To "almost" empty a file, use the tail command. Suppose user andy's wishlist becomes rather long because he always adds stuff at the end but never deletes the things he actually gets. Now he only wants to keep the last five items:
andy:~> tail -5 wishlist > newlist andy:~> cat newlist > wishlist andy:~> rm newlist
Some Linux programs insist on writing all sorts of output in a log file. Usually there are options to only log errors, or to log a minimal amount of information, for example setting the debugging level of the program. But even then, you might not care about the log file. Here are some ways to get rid of them or at least set some limits to their size:
Try removing the log file when the program is not running, if you are sure that you won't need it again. Some programs may even see, when restarted, that there is no log file and will therefore not log.
If you remove the log file and the program recreates it, read the documentation for this particular program in search for command options that avoid making log files.
Try making smaller log files by logging only the information that is relevant to you, or by logging only significant information.
Try replacing the log file with a symbolic link to /dev/null; if you're lucky the program won't complain. Don't do this with the log files of programs that run at system boot or programs that run from cron (see Chapter 4). These programs might replace the symbolic link with a small file that starts growing again.
Regularly clean out your mailbox, make sub-folders and automatic redirects using procmail (see the Info pages) or the filters of your favorite mail reading application. If you have a trash folder, clean it out on a regular basis.
To redirect mail, use the .forward file in your home directory. The Linux mail service looks for this file whenever it has to deliver local mail. The content of the file defines what the mail system should do with your mail. It can contain a single line holding a fully qualified E-mail address. In that case the system will send all your mail to this address. For instance, when renting space for a website, you might want to forward the mail destined for the webmaster to your own account in order not to waste disk space. The webmaster's .forward may look like this:
[email protected] ~/> cat .forward [email protected]
Using mail forwarding is also useful to prevent yourself from having to check several different mailboxes. You can make every address point to a central and easily accessible account.
You can ask your system administrator to define a forward for you in the local mail aliases file, like when an account is being closed but E-mail remains active for a while.
When several users need access to the same file or program, when the original file name is too long or too difficult to remember, use a symbolic link instead of a separate copy for each user or purpose.
Multiple symbolic links may have different names, e.g. a link may be called monfichier in one user's directory, and mylink in another's. Multiple links (different names) to the same file may also occur in the same directory. This is often done in the /lib directory: when issuing the command
ls -l /lib
you will see that this directory is plenty of links pointing to the same files. These are created so that programs searching for one name would not get stuck, so they are pointed to the correct/current name of the libraries they need.

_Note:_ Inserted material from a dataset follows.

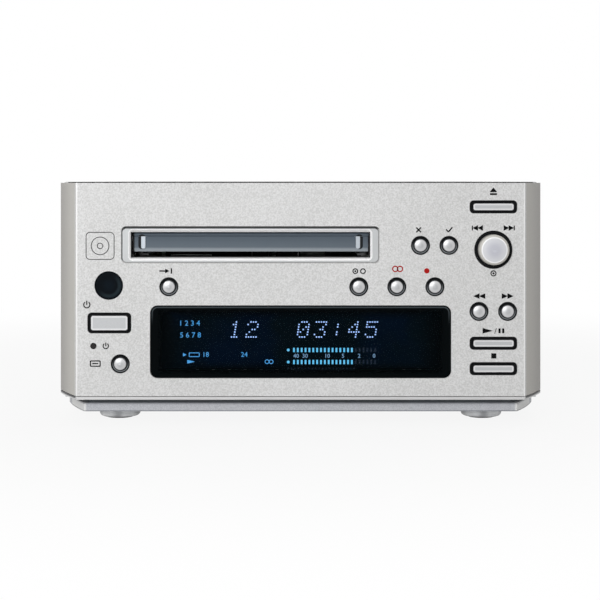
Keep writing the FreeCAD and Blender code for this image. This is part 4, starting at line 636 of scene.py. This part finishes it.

The shell contains a built-in command to limit file sizes, ulimit, which can also be used to display limitations on system resources:
cindy:~> ulimit -a core file size (blocks) 0 data seg size (kbytes) unlimited file size (blocks) unlimited max locked memory (kbytes) unlimited max memory size (kbytes) unlimited open files 1024 pipe size (512 bytes) 8 stack size (kbytes) 8192 cpu time (seconds) unlimited max user processes 512 virtual memory (kbytes) unlimited
Cindy is not a developer and doesn't care about core dumps, which contain debugging information on a program. If you do want core dumps, you can set their size using the ulimit command. Read the Info pages on bash for a detailed explanation.
A core file or core dump is sometimes generated when things go wrong with a program during its execution. The core file contains a copy of the system's memory, as it was at the time that the error occured.
Compressed files are useful because they take less space on your hard disk. Another advantage is that it takes less bandwidth to send a compressed file over your network. A lot of files, such as the man pages, are stored in a compressed format on your system. Yet unpacking these to get a little bit of information and then having to compress them again is rather time-consuming. You don't want to unpack a man page, for instance, read about an option to a command and then compress the man page again. Most people will probably forget to clean up after they found the information they needed.
So we have tools that work on compressed files, by uncompressing them only in memory. The actual compressed file stays on your disk as it is. Most systems support zgrep, zcat, bzless and other members of the z-family to prevent unnecessary decompressing/compressing actions. See your system's binary directory and the Info pages.
See Chapter 9 for more on the actual compressing of files and examples on making archives.